■ DATA IN THIS EXERCISE
● ● ●

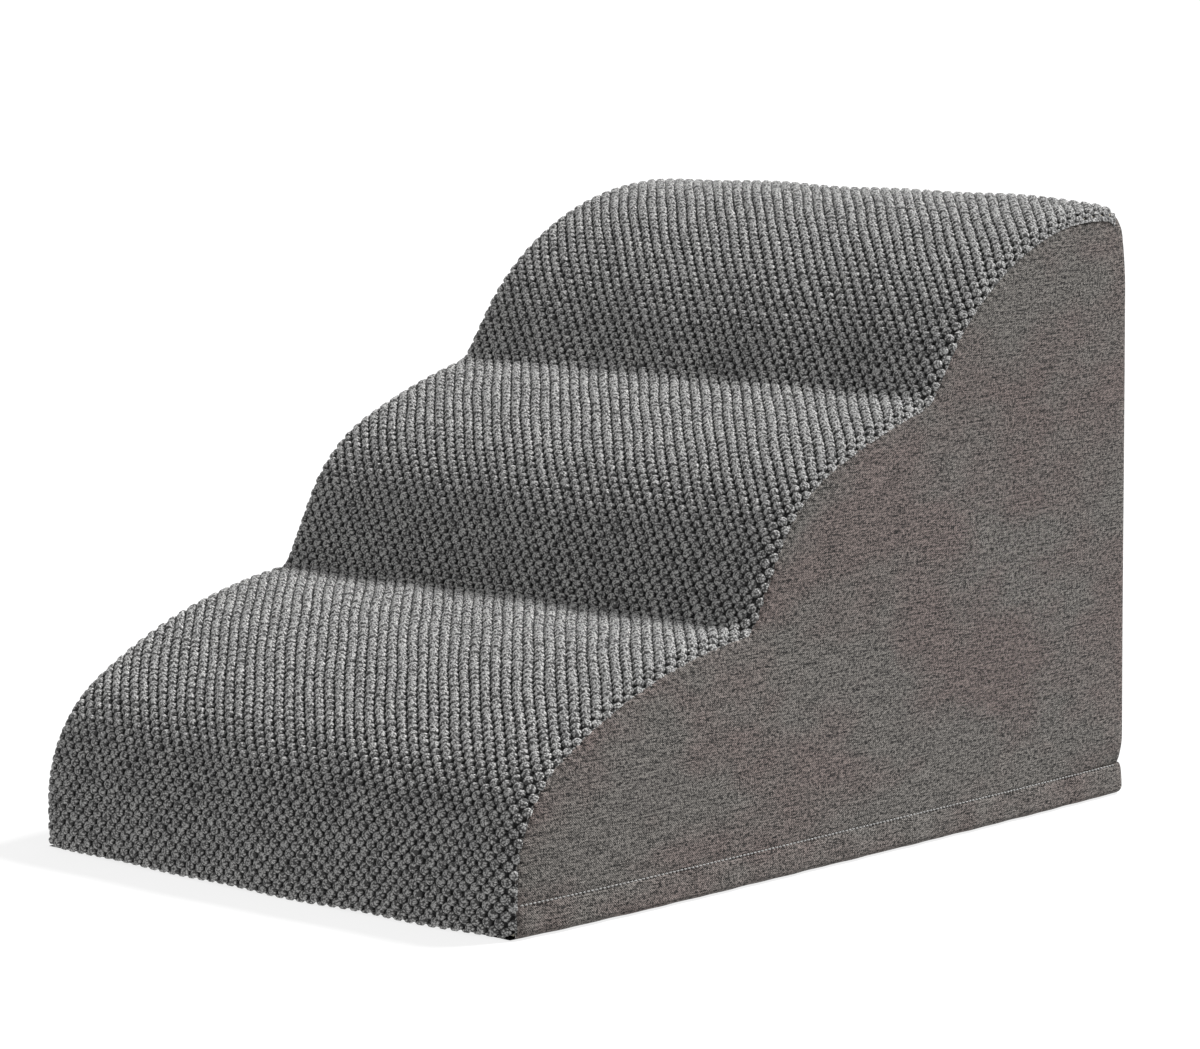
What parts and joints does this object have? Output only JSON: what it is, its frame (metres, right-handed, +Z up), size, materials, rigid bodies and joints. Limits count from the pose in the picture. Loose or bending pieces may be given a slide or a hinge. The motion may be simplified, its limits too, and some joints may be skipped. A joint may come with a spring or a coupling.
{
  "type": "dog ramp",
  "caption": "Stuffed foam dog ramp with wave-shaped treads, a bubble-knit top, woven side panels and a zip across the back.",
  "frame": {"origin": "on the floor, in the middle of the ramp's footprint", "axes": "+X across the ramp, +Y the way the dog climbs (low front at -Y, upright back at +Y), +Z up"},
  "size_m": [0.42, 0.604, 0.4],
  "materials": {
    "foam": "open-cell cut foam",
    "knit": "bubble-knit fleece",
    "woven": "flecked linen-look weave",
    "thread": "sewing thread",
    "base_cloth": "black non-slip base cloth",
    "grip": "moulded soft PVC",
    "zip_tape": "woven zip tape",
    "zip_coil": "nylon coil",
    "zip_metal": "dark plated die-cast metal",
    "label": "satin label tape"
  },
  "bodies": {
    "ramp": {"foam_block_lower": "foam", "foam_block_middle": "foam", "foam_block_upper": "foam", "tread_panel": "knit", "side_panel_right": "woven", "side_panel_left": "woven", "back_panel_upper": "woven", "back_panel_lower": "woven", "hem_band_right": "woven", "hem_band_left": "woven", "hem_band_back": "woven", "edge_seam_thread_right": "thread", "edge_seam_thread_left": "thread", "hem_seam_thread_right": "thread", "hem_seam_thread_left": "thread", "hem_seam_thread_back": "thread", "base_panel": "base_cloth", "grip_dots": "grip", "corner_grip_dots": "grip", "zip_tape_upper": "zip_tape", "zip_tape_lower": "zip_tape", "zip_coil_upper": "zip_coil", "zip_coil_lower": "zip_coil", "zip_stops": "zip_metal", "care_label": "label"},
    "slider": {"zip_slider": "zip_metal"},
    "pull_tab": {"zip_pull_tab": "zip_metal"}
  },
  "joints": [
    {"name": "zip_slide", "type": "slide", "parent": "ramp", "child": "slider", "axis": [-1, 0, 0], "range_m": [0, 0.34]},
    {"name": "pull_tab_swing", "type": "hinge", "parent": "slider", "child": "pull_tab", "pos_m": [0.17, 0.29995, 0.045], "axis": [0, 0, -1], "range_deg": [0, 180]}
  ]
}
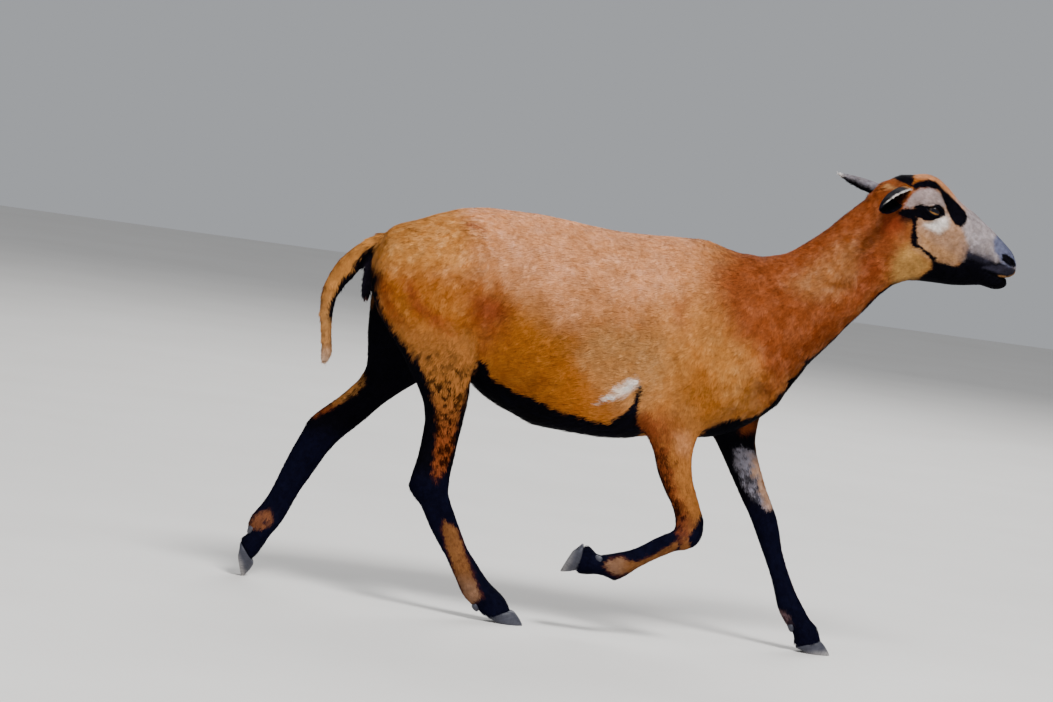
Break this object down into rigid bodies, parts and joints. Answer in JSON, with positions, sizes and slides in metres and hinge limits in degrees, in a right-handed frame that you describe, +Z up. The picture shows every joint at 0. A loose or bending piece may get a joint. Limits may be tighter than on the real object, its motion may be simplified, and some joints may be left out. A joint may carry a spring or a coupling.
{
  "type": "cameroon hair sheep ewe, life-size still model",
  "caption": "Life-size still model of a short-haired brown hair sheep ewe at the trot, with black belly, legs and face stripes, no horns.",
  "frame": {"origin": "middle of the animal's length, on its midline, at the floor", "axes": "+X the way the animal runs, from tail to muzzle; +Y its left side; +Z up"},
  "size_m": [1.0892, 0.2481, 0.7348],
  "materials": {
    "brown_coat": "short flat chestnut hair",
    "face_coat": "very short tan and grey hair with black stripes",
    "black_coat": "short black hair with a soft sheen",
    "leg_coat": "short black hair striped with brown",
    "ear_coat": "thin grey-black hair with a pale rim",
    "eye": "wet dark brown with a level slot pupil",
    "horn": "grey horn with growth rings, paler at the tip"
  },
  "bodies": {
    "root": {"trunk": "brown_coat", "neck": "brown_coat", "tail": "brown_coat", "head": "face_coat", "lower_jaw": "black_coat", "eye_left": "eye", "eye_right": "eye", "ear_left": "ear_coat", "ear_right": "ear_coat", "left_hind_thigh": "brown_coat", "left_hind_gaskin": "leg_coat", "left_hind_cannon": "leg_coat", "left_hind_pastern": "black_coat", "left_hind_hoof_outer": "horn", "left_hind_dewclaw_outer": "horn", "left_hind_hoof_inner": "horn", "left_hind_dewclaw_inner": "horn", "right_hind_thigh": "brown_coat", "right_hind_gaskin": "leg_coat", "right_hind_cannon": "leg_coat", "right_hind_pastern": "black_coat", "right_hind_hoof_outer": "horn", "right_hind_dewclaw_outer": "horn", "right_hind_hoof_inner": "horn", "right_hind_dewclaw_inner": "horn", "left_fore_shoulder": "brown_coat", "left_fore_forearm": "leg_coat", "left_fore_cannon": "leg_coat", "left_fore_pastern": "black_coat", "left_fore_hoof_outer": "horn", "left_fore_dewclaw_outer": "horn", "left_fore_hoof_inner": "horn", "left_fore_dewclaw_inner": "horn", "right_fore_shoulder": "brown_coat", "right_fore_forearm": "leg_coat", "right_fore_cannon": "leg_coat", "right_fore_pastern": "black_coat", "right_fore_hoof_outer": "horn", "right_fore_dewclaw_outer": "horn", "right_fore_hoof_inner": "horn", "right_fore_dewclaw_inner": "horn"}
  },
  "joints": []
}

● ● ●

■ PROBLEM TO WORK ON
Say how many lines of the data include the word "from". Respond with the number alone.

■ EXERCISE OUTPUT
2